De kunst van het weglaten

De laatste jaren luister ik vaak muziek van Snarky Puppy, een collectief van muzikanten wat indrukwekkende instrumentale hoogstandjes neerzet. [Weet waar je aan begint als je dit gaat luisteren, want het zal je muzieksmaak veranderen.   ]

Het is vooral knap dat ze het met zo’n grote groep klaarspelen om muziek te maken waarin alle details te horen zijn, terwijl er toch veel ruimte is voor individuele inbreng en improvisatie. Deze muzikanten beheersen de kunst van het weglaten. Iedereen heeft een plek. Iedereen neemt ruimte in en laat ook ruimte open voor de ander. Iedereen komt tot z’n recht.

Ik moet hieraan denken terwijl ik me voorbereid op het geven van workshops over gedragsproblematiek en inclusiever onderwijs. Scholen met betrokken onderwijsmensen denken er uiteraard over na hoe ze hun aanbod nog beter kunnen afstemmen op leerlingen met specifieke behoeften voor onderwijs en/of in verband met hun gedrag. Ik merk dat het idee sterk leeft dat je als school vooral veel extra dingen zou moeten doen om dit alles te faciliteren. Dat is niet zo’n aanlokkelijk vooruitzicht voor al die collega’s die al zo hard (moeten) werken om hun leerlingen te bieden wat ze nodig hebben.

Eén van de wegen naar het realiseren van inclusiever onderwijs is de kunst van het weglaten; het creëren van onderwijsgelegenheid waar zoveel mogelijk ‘ruimte’ is voor kinderen. Daarbij horen vragen als ‘Wat zijn de basisbehoeften voor klassen met een breed draagvlak voor verschillende typen leerlingen?’ of ‘Welke keuzes maken we als school op het gebied van onderwijsvernieuwing?’ of ‘Welke activiteiten organiseren we wel of niet?’

Er kunnen meerdere redenen zijn waarom we als school willen groeien in het aanbieden van inclusiever onderwijs, zoals trots (bij ons wordt er bijna nooit een kind verwezen naar een andere school en dat willen we graag zo houden), noodzaak (we moeten teveel kinderen verwijzen en dat moet veranderen) en ook ambitie. Als ambitie de motor is achter onze wens in het aanbieden van inclusiever onderwijs, hoort daarbij dat we belangen afwegen en prioriteiten stellen. Dat is vaak makkelijker als we een grote groep leerlingen voor ogen hebben, maar zou net zo moeten functioneren als het gaat om een kleinere groep leerlingen binnen onze school.

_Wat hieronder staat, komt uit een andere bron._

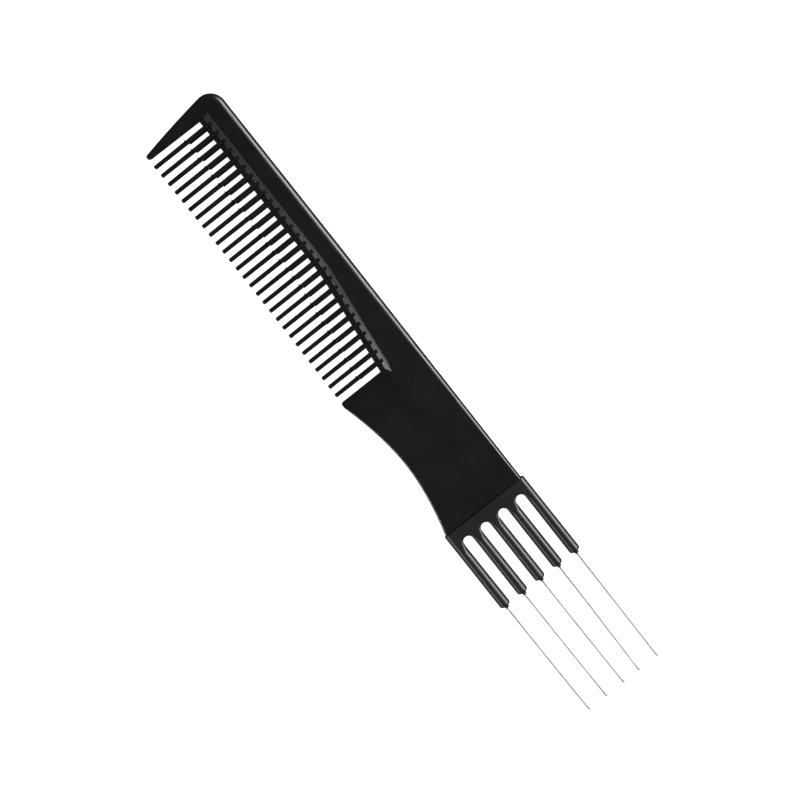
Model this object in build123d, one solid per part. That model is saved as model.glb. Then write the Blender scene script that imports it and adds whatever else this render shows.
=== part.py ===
from build123d import *
import math
import os

# Lift comb: a teasing comb head, a waisted handle and a fork block that holds
# slim steel prongs.  Sizes are in millimetres.
#
# The pieces are drawn with the head edge at X = 0, the prongs along +X, the
# teeth along -Y, the middle prong on Y = 0 and the middle of the thickness on
# Z = 0.  They are then moved to lie on Z = 0, centred on the origin.

# ------------------------------------------------------------------ overall
overall_length = 200.0  # head edge to prong tips
head_depth = 26.8  # back edge to the tips of the long teeth

# ------------------------------------------------------------------ fork
prong_count = 5
prong_pitch = 6.18
prong_d = 1.0
prong_free_length = 37.8  # tube mouth to prong tip
prong_root_length = 15.0  # held inside the tube
root_groove_count = 2  # lock grooves in the held length, besides the one under the collar
groove_depth = 0.18
groove_length = 1.2
tube_root_d = 3.08
tube_mouth_d = 3.2
tube_length = 22.4  # end of a fork slot to the tube mouth
neck_length = 1.8  # where the flat block turns into a round tube
mouth_rounding = 0.75
collar_length = 0.75
collar_base_wall = 0.2
collar_lip_wall = 0.05
block_land = 3.4  # seam to the end of a fork slot
block_edge_rounding = 0.35
slot_rim_rounding = 0.7  # round the ends of the fork slots
seam_step_back = 0.69  # the block stands proud of the handle's back edge
seam_step_front = 0.45  # and of its front edge

# ------------------------------------------------------------------ tongue
tongue_length = 2.4
tongue_thickness = 1.4
tongue_side_wall = 2.2  # block material beside the tongue
tongue_root_depth = 1.0  # how far the tongue starts inside the handle
lock_hole_d = 1.2

# ------------------------------------------------------------------ spine and handle
head_thickness = 3.2
handle_thickness = 2.6
head_crown = 2.0  # how far the head's round edge reaches in; its section is half an ellipse
handle_crown = 1.0  # the same, at the seam
waist_edge_rounding = 0.45
back_rise = 0.4  # from the seam up to the head's back edge
waist_depth = 3.7  # how far the front edge curves in
waist_shares = ((0.28, 0.82), (0.47, 1.0), (0.78, 0.64))  # along the handle, of waist_depth
spine_depth = 6.15  # back edge to the step above the teeth
step_rounding = 0.45

# ------------------------------------------------------------------ guards
head_corner_radius = 4.7
head_edge_rake = 7.0  # degrees that the corner turns past square
head_edge_lean = 3.26  # how far the head edge leans in, down to its tip
head_guard_width = 4.87  # head edge to the first slot
head_guard_tip_thickness = 1.4
guard_edge_rounding = 0.3  # beside the first slot, at the root
guard_sections = 6
tail_guard_edge_thickness = 1.2
tail_guard_bevel = 2.46  # width of the bevel beside the last slot
tail_guard_foot = 1.6
tail_guard_foot_rounding = 0.7

# ------------------------------------------------------------------ teeth
tooth_count = 28
straight_tooth_count = 17  # past these, the tooth roots fall towards the tail
tooth_pitch = 2.942
tooth_root_w = 1.32
tooth_tip_w = 1.16
tooth_tip_rounding = 0.4
end_slot_w = 1.92  # slot beside each guard
root_fall = 0.12  # fall of the tooth roots per millimetre of length
fall_bend_radius = 60.0
tip_line_arch = 0.3  # the long tips follow a shallow arch
tip_line_drop = 0.3  # the last long tip is lower than the first
long_row_thickness = 1.1
long_tip_thickness = 0.9
long_tooth_corner = 0.42
row_gap = 0.25  # between the long row and each short row
short_row_thickness = 0.5
short_tooth_w = 1.0
short_tooth_corner = 0.2
short_tooth_offset = 0.25  # towards the tail, from a long tooth's middle
short_tooth_reach = 5.85  # root line to the short tips
outer_web_depth = 1.37  # step to the lower edge of the outer webs
middle_web_depth = 2.85  # step to the lower edge of the middle web
outer_web_top_drop = 0.3  # spine's face to the outer web's upper edge
outer_web_slope = 0.7  # the outer web thins by this much down to its lower edge
web_edge_rounding = 0.2
rib_overlap = 0.5  # the short teeth run up over their web
barb_reach = 0.46
barb_length = 0.75
barb_point = 0.55  # share of its length above the barb's point
barb_gap = 0.2  # short tips to the barb
barb_thickness = 0.6
root_overlap = 0.4  # how far a root starts inside what carries it
cut_margin = 1.0  # how far a cutting shape starts outside what it cuts
edge_tolerance = 0.05
sliver = 0.001  # flat left in the round end of a neck, so that both ends have as many sides

# ------------------------------------------------------------------ worked out
prong_r = prong_d / 2
tube_root_r = tube_root_d / 2
tube_mouth_r = tube_mouth_d / 2
fork_slot_w = prong_pitch - tube_root_d
outer_prong_y = (prong_count - 1) / 2 * prong_pitch
block_half_w = outer_prong_y + tube_root_r
prong_ys = [outer_prong_y - i * prong_pitch for i in range(prong_count)]
slot_ys = [y - prong_pitch / 2 for y in prong_ys[:-1]]

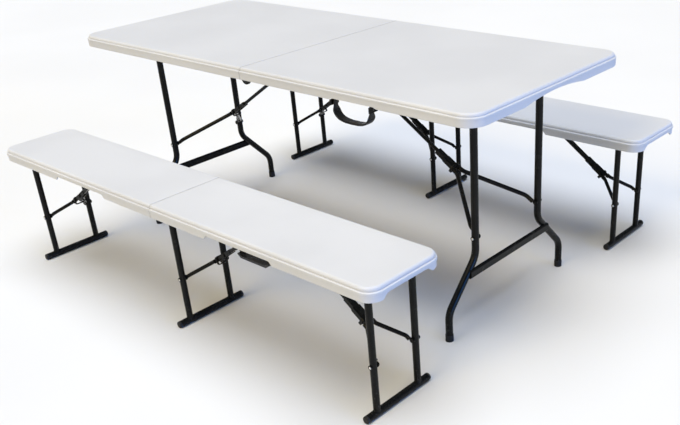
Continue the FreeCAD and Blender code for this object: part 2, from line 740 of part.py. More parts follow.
def channel():
    """The folded channel that the fork's pin passes through."""
    body = new_body("Channel")
    section = sketch(body, "ChannelSection", "YZ_Plane", "Sizes.channel_front")
    half, high = "Sizes.channel_width/2", "Sizes.channel_height/2"
    inside, under = half + "-Sizes.channel_wall", high + "-Sizes.channel_wall"
    outline(section, [("-" + half, "-" + high), (f"-({inside})", "-" + high), (f"-({inside})", under),
                      (inside, under), (inside, "-" + high), (half, "-" + high),
                      (half, high), ("-" + half, high)])
    pad(body, section, "Sizes.channel_front+Sizes.channel_back", reverse=True)
    drill(body, "XZ_Plane", "0", "Sizes.channel_width", [(("0", "0"), "Sizes.fork_pin/2+Sizes.play")])
    return body


def link_bar(kind):
    """The bar from the channel to the eye: a tube on the table, a flat bar on a bench."""
    length = brace_lengths(kind)[0]
    covered = "Sizes.channel_back-Sizes.channel_width/2"
    long = f"{length}-({covered})"
    if kind == "table":
        return rod("LinkTube", "Sizes.link_tube/2", long, Vector(-length, 0, 0), ALONG_X)
    body = new_body("LinkBar")
    section = sketch(body, "BarSection", "YZ_Plane", f"-({covered})")
    wide, high = "Sizes.bench_link_wide/2", "Sizes.bench_link_high/2"
    outline(section, [("-" + wide, "-" + high), (wide, "-" + high), (wide, high), ("-" + wide, high)])
    pad(body, section, long, reverse=True)
    round_edges(body, "BarEdges", "Sizes.link_round", lambda edge, at: runs_along(edge, 0))
    return body


def link_node(kind, label, placement):
    """The channel and the bar that runs from it to the pin under the top."""
    length = brace_lengths(kind)[0]
    wide = cell(kind + "_link_wide")
    eye = cross_rod("LinkEye", "Sizes.link_tube/2", wide, -length, 0)
    hole = cross_rod("LinkEyeHole", "Sizes.link_pin/2+Sizes.play", wide + "+2*" + MARGIN, -length, 0)
    whole = cut("Link", fuse("LinkWhole", [channel(), link_bar(kind), eye]), hole)
    node(whole, label, brace_place(kind, placement))


def fork_arm(kind, side):
    """One arm of the fork: a flat plate beside the channel, then a bent tube."""
    fork, lift = brace_lengths(kind)[1:3]
    gap, thick, head = size("run_gap"), size("fork_plate"), size("rivet_head")
    plate_y = size("channel_width") / 2 + gap + thick / 2
    leg_face = value(leg_y(kind)) - size(kind + "_tube") / 2 - gap
    half = "Sizes.fork_height/2"
    body = new_body("ForkPlate")
    flat = sketch(body, "FlatEnd", "XZ_Plane", str(-side * plate_y))
    outline(flat, [("0", "-" + half), ("Sizes.fork_straight", "-" + half),
                   ("Sizes.fork_straight", half), ("0", half)])
    pad(body, flat, "Sizes.fork_plate", both_ways=True)
    nose = sketch(body, "RoundNose", "XZ_Plane", str(-side * plate_y))
    circle(nose, ("0", "0"), half)
    pad(body, nose, "Sizes.fork_plate", both_ways=True)
    face = leg_face - thick if side > 0 else -leg_face
    end = rod("ForkEnd", "Sizes.rivet/2+Sizes.fork_plate/2", "Sizes.fork_plate",
              Vector(fork, face, lift), ALONG_Y)
    inside = face - head if side > 0 else face + thick / 2
    rivet = rod("ForkRivet", "Sizes.rivet/2", "Sizes.rivet_head+Sizes.fork_plate/2",
                Vector(fork, inside, lift), ALONG_Y)
    return [body, fork_tube(kind, side, leg_face, fork, lift), end, rivet]


def tightest_bend(corners, wanted):
    """The wanted bend radius, or the largest that the two end straights leave room for."""
    start, turn, back, end = [point(corner) for corner in corners]
    half_turn = (turn - start).getAngle(back - turn) / 2
    room = min((turn - start).Length, (end - back).Length) - size("weld")
    return min(wanted, room / math.tan(half_turn))


def fork_tube(kind, side, leg_face, fork, lift):
    """The arm's tube, bent out from the plate and bent back along the leg."""
    body = new_body("ForkTube")
    radius = f"Sizes.{kind}_fork_tube/2"
    out_y = str(side * (leg_face - value(radius) - size("fork_plate") / 3))
    near_x = "Sizes.fork_tube_start"
    near_y = f"{side}*(Sizes.{kind}_link_wide/2+Sizes.fork_tube_clear+{radius})"
    corners = [(near_x, near_y), (near_x + "+Sizes.fork_height", near_y),
               (f"{fork}-Sizes.{kind}_fork_end", out_y), (f"{fork}-Sizes.rivet/2", out_y)]
    path = sketch(body, "ArmPath", "XY_Plane")
    bent_path(path, corners, str(tightest_bend(corners, size(kind + "_fork_bend"))))
    section = sketch(body, "ArmSection", "YZ_Plane", near_x)
    circle(section, (near_y, "0"), radius)
    pipe = body.newObject("PartDesign::AdditivePipe", "ArmTube")
    pipe.Profile = section
    pipe.Spine = path
    doc.recompute()
    body.Placement = Placement(Vector(), Rotation(Vector(0, 1, 0), -math.degrees(lift / fork)))
    return body


def fork_node(kind, label, placement):
    """Both arms and the headed pin that joins them through the channel."""
    pieces = fork_arm(kind, 1) + fork_arm(kind, -1)
    outer = "Sizes.channel_width+2*Sizes.run_gap+2*Sizes.fork_plate"
    pieces.append(cross_rod("ForkPin", "Sizes.fork_pin/2", outer, 0, 0))
    node(fuse("Fork", pieces), label, brace_place(kind, placement))


def ring_node(kind, label, placement):
    """The collar that slides over channel and fork to lock them in line."""
    body = new_body("Ring")
    inner_half = "(Sizes.channel_width/2+2*Sizes.run_gap+Sizes.fork_plate+Sizes.channel_wall/2)"
    top, low = "Sizes.channel_height/2+Sizes.run_gap", "-Sizes.ring_below"
    place = "Sizes.ring_place-Sizes.ring_long/2"
    wall = "Sizes.ring_wall"
    outside = sketch(body, "RingOutside", "YZ_Plane", place)
    half = f"({inner_half}+{wall})"
    outline(outside, [("-" + half, f"{low}-{wall}"), (half, f"{low}-{wall}"),
                      (half, f"{top}+{wall}"), ("-" + half, f"{top}+{wall}")])
    pad(body, outside, "Sizes.ring_long")
    round_edges(body, "RingCorners", "Sizes.ring_corner", lambda edge, at: runs_along(edge, 0))
    inside = sketch(body, "RingInside", "YZ_Plane", place)
    outline(inside, [("-" + inner_half, low), (inner_half, low), (inner_half, top), ("-" + inner_half, top)])
    pocket(body, inside, "Sizes.ring_long+" + MARGIN, reverse=True)
    node(body, label, brace_place(kind, placement))


def brace_nodes(kind, prefix, placement):
    link_node(kind, prefix + "_link", placement)
    fork_node(kind, prefix + "_brace", placement)
    ring_node(kind, prefix + "_ring", placement)


# ---- carry handles --------------------------------------------------------

def strap_run(kind):
    """The outer corners of a handle's strap, down from one pin and up to the other."""
    middle, half = size(kind + "_handle_x"), size(kind + "_handle_half")
    low, flat = size(kind + "_handle_low"), size(kind + "_handle_flat")
    top = size(kind + "_height") - size(kind + "_handle_drop") + size(kind + "_neck") / 2
    waist = half - size(kind + "_handle_draw")
    shoulder = low + size(kind + "_handle_corner")
    return [Vector(middle + x, z, 0) for x, z in
            ((-half, top), (-waist, shoulder), (-flat, low), (flat, low), (waist, shoulder), (half, top))]


def inner_run(run, thick):
    """The same run of straights, moved to its left by the strap's thickness."""
    ways = [(after - before).normalize() for before, after in zip(run, run[1:])]
    moved = []
    for here, before, after in zip(run, ways[:1] + ways, ways + ways[-1:]):
        along = (before + after).normalize()
        moved.append(here + Vector(-along.y, along.x, 0) * (thick / along.dot(before)))
    return moved


def narrow_necks(body, kind):
    """Takes both sides off the strap where it hangs between its plates."""
    sides = sketch(body, "NeckSides", "YZ_Plane", cell(kind + "_handle_x"))
    top = cell(kind + "_height")
    low = f"{top}-Sizes.{kind}_handle_drop-Sizes.{kind}_neck_long"
    for sign in ("-", "+"):
        inner = f"-{handle_y(kind)}{sign}Sizes.{kind}_neck/2"
        outer = f"-{handle_y(kind)}{sign}Sizes.strap_wide"
        outline(sides, [(outer, low), (inner, low), (inner, top), (outer, top)])
    pocket(body, sides, f"2*Sizes.{kind}_handle_half+2*{MARGIN}", both_ways=True)


def strap_handle(kind, label, placement):
    """A wide strap bent to a bowl, which hangs from a stub pin at each end."""
    axis = size(kind + "_height") - size(kind + "_handle_drop")
    run = strap_run(kind)
    corners = run + inner_run(run, size("strap_thick"))[::-1]
    body = new_body("Strap")
    loop = sketch(body, "Loop", "XZ_Plane", handle_y(kind))
    outline(loop, [(str(corner.x), str(corner.y)) for corner in corners])
    pad(body, loop, "Sizes.strap_wide", both_ways=True)
    round_edges(body, "Bends", "Sizes.strap_thick",
                lambda edge, at: at.z < axis and runs_along(edge, 1))
    narrow_necks(body, kind)
    round_edges(body, "NeckEnds", cell(kind + "_neck_round"),
                lambda edge, at: at.z > axis and abs(edge.tangentAt(edge.FirstParameter).x) > 0.7)
    middle, half = size(kind + "_handle_x"), size(kind + "_handle_half")
    y = -value(handle_y(kind))
    pins = [rod("StubPin", f"Sizes.{kind}_handle_pin/2", "Sizes.strap_thick+Sizes.steel+Sizes.run_gap",
                Vector(start, y, axis), ALONG_X)
            for start in (middle - half - size("steel") - size("run_gap"),
                          middle + half - size("strap_thick"))]
    node(fuse("CarryHandle", [body] + pins), label, placement)


# ---- the whole set --------------------------------------------------------

def table_set():
    for side, back in (("left", True), ("right", False)):
        place = turned(back)
        frame = turned(back, (-1 if back else 1) * value(FRAME_OUT["table"]))
        prefix = "table_" + side
        top_half("table", prefix + "_top", place)
        rails_node("table", prefix + "_rails", place, ["table"], has_handle=not back)
        table_frame_legs(prefix + "_legs", frame)
        table_boots(prefix + "_feet", frame)
        brace_nodes("table", prefix, frame)
    hinge_pins("table", "table_hinge_pins", turned(False))
    strap_handle("table", "table_handle", turned(False))


def bench_set(name, place):
    other = place.multiply(turned(True))
    top_half("bench", name + "_left_top", other)
    top_half("bench", name + "_right_top", place)
    rails_node("bench", name + "_left_rails", other, ["bench_left"])
    rails_node("bench", name + "_right_rails", place, ["bench_middle", "bench_right"], has_handle=True)
    hinge_pins("bench", name + "_hinge_pins", place)
    strap_handle("bench", name + "_handle", place)
    for side, back, sign in (("left", True, -1), ("middle", True, 1), ("right", False, 1)):
        frame = place.multiply(turned(back, sign * value(FRAME_OUT["bench_" + side])))
        prefix = f"{name}_{side}"
        bench_frame_legs(prefix + "_legs", frame)
        bench_caps(prefix + "_feet", frame)
        brace_nodes("bench", prefix, frame)


table_set()
bench_set("near_bench", turned(False, -size("bench_shift"), -size("bench_distance")))
bench_set("far_bench", turned(True, size("bench_shift"), size("bench_distance")))

doc.recompute()
for made in doc.Objects:
    if "Invalid" in made.State or "Error" in made.State:
        raise ValueError(f"{made.Label} failed")
os.makedirs("parts", exist_ok=True)
for made in nodes:
    if made.Shape.isNull() or not made.Shape.isValid():
        raise ValueError(f"{made.Label} has no sound shape")
    made.Shape.exportStep(os.path.join("parts", made.Label + ".step"))
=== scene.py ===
import json
import math

import bmesh
import bpy
from mathutils import Euler, Matrix, Vector

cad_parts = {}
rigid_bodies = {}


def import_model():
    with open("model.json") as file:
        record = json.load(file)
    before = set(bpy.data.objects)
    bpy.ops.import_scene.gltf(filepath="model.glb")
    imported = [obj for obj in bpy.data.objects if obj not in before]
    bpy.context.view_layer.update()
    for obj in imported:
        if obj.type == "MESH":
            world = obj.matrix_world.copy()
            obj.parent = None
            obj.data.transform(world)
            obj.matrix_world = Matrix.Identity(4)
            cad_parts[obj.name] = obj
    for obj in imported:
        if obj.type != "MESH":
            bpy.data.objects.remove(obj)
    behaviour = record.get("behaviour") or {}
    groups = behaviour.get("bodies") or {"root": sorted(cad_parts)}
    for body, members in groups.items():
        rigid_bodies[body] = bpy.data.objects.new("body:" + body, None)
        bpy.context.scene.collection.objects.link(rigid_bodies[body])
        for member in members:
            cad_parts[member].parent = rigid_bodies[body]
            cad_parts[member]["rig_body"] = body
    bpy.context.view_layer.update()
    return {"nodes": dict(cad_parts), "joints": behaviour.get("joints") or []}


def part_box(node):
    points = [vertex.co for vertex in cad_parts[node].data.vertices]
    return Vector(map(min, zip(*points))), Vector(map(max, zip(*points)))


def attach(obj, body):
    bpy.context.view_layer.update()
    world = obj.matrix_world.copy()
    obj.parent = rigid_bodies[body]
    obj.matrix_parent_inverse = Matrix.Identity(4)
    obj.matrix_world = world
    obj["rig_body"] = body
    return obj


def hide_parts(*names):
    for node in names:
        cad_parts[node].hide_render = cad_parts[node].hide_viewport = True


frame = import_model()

nodes = frame["nodes"]


def joint_place(name):
    """The point that a joint of the frame turns about, in metres."""
    return next(joint["pos_m"] for joint in frame["joints"] if joint["name"] == name)


# How far along the seam between the two halves of each top lies.
SEAM_X = {"table": joint_place("table_half_fold")[0],
          "near": joint_place("near_bench_half_fold")[0],
          "far": joint_place("far_bench_half_fold")[0]}


# ---- shader graph ---------------------------------------------------------

class Wire:
    """One output socket, so that maths on a surface's values reads as Python."""

    def __init__(self, graph, socket):
        self.graph = graph
        self.socket = socket

    def maths(self, operation, *values):
        return self.graph.add("ShaderNodeMath", {"operation": operation}, dict(enumerate(values)))

    def __add__(self, other):
        return self.maths("ADD", self, other)

    def __sub__(self, other):
        return self.maths("SUBTRACT", self, other)

    def __rsub__(self, other):
        return self.maths("SUBTRACT", other, self)

    def __mul__(self, other):
        return self.maths("MULTIPLY", self, other)

    def __abs__(self):
        return self.maths("ABSOLUTE", self)

    __radd__ = __add__
    __rmul__ = __mul__

    def sine(self):
        return self.maths("SINE", self)

    def band(self, low, high, to_low=0.0, to_high=1.0):
        """The stretch from low to high, eased on to a new range and held inside it."""
        return self.graph.add("ShaderNodeMapRange",
                              {"clamp": True, "interpolation_type": "SMOOTHSTEP"},
                              {"Value": self, "From Min": low, "From Max": high,
                               "To Min": to_low, "To Max": to_high})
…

Toen ik pas met een collega sprak over inclusiever onderwijs, was de reactie: ‘Dan hebben ze het over mindset enzo en dat helpt ons hier niet verder; we doen al zoveel en er kan echt niets bij.’ Ik weet hoe hard er gewerkt wordt en ik begrijp die zorg en emotie! En toch… onze mindset speelt wel degelijk een rol in dat wat we willen bereiken, voor leerlingen en ook voor onze eigen draagkracht. Meer dingen erbij… of juist groeien in de kunst van het weglaten…? De scholen waarin veel soorten kinderen een plek vinden, zijn niet altijd de scholen die voorop lopen met onderwijsvernieuwing. Tenzij het vernieuwing is van deze soort: less is more.